Her service also includes advising state and national groups that advocate for social welfare policy changes, particularly as a member of their boards. She is affiliated with the American Society on Aging and the Gerontological Society of America, where she is a fellow. She has served on the Maine Women’s Lobby and Policy Center Advisory Boards, the Maine Center for Economic Policy’s Advisory Board and Development Committee, the Maine Long-term Care Ombudsman Advisory Committee, the Family Connections Advisory Committee, the Spruce Run Steering Committee and the Mabel Wadsworth Women’s Health Center Board of Directors.
Butler is not only a tireless advocate, but also an educator who encourages her students to fight inequity and help those who are underserved and underrepresented.

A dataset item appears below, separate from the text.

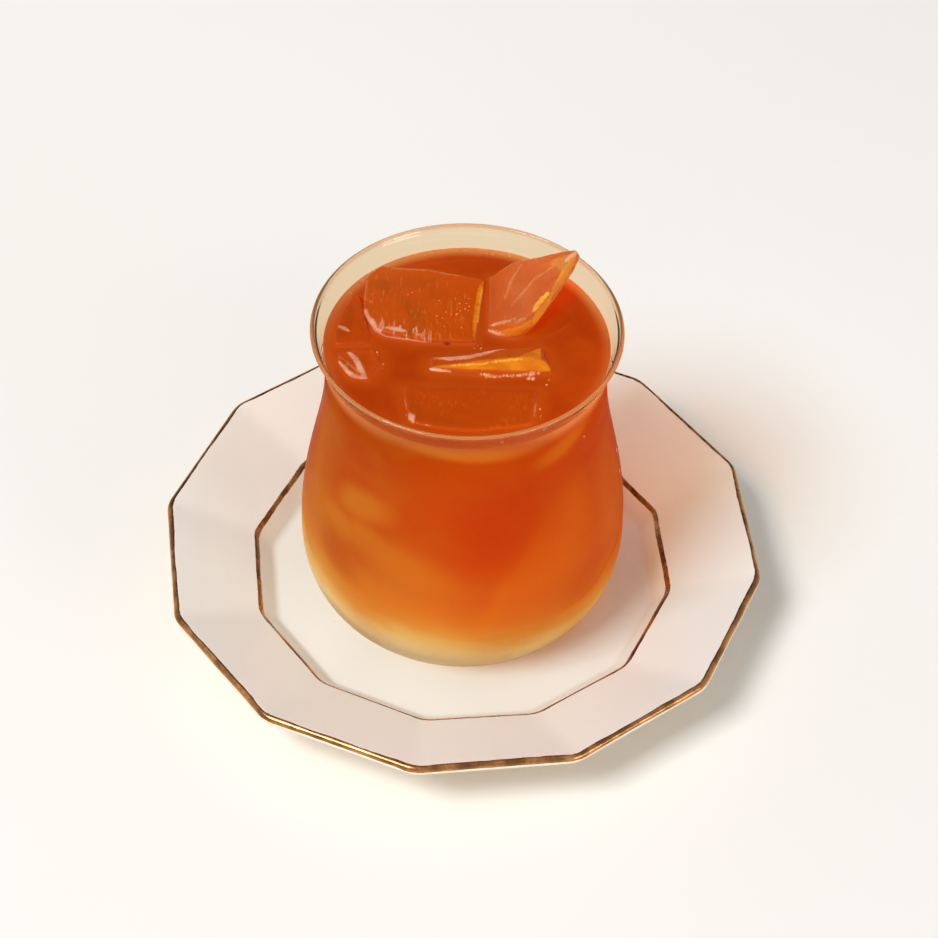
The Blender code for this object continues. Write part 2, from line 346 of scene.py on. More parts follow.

“As a former policy maker, I want to relay that Sandy Butler’s work was imperative for lawmakers to successfully do their work and to lift families up. We simply cannot make policy without data and research,” wrote former Maine House Speaker and State Rep. Sara Gideon in her letter of support for Butler’s nomination. “Professor Sandy Butler is so incredibly skilled in doing this.”
The instruction, research and community service Butler has provided over the years have earned her several honors and accolades. They include receiving the Leadership Award from the Association for Gerontology Education in Social Work, being named a Fulbright specialist, earning the Influencing State Policy of Council on Social Work Education Faculty Award and being given the Feminist Scholarship Award by the Council of Social Work. She received a Rising Tide Career Award from the UMaine Rising Tide Center in 2015.
“Dr. Butler is an extremely effective and productive scholar,” wrote Sue Steiner, a professor with the California State University Chico School of Social Work, in her letter of support. “Her work is well-respected and influential within and beyond social work.”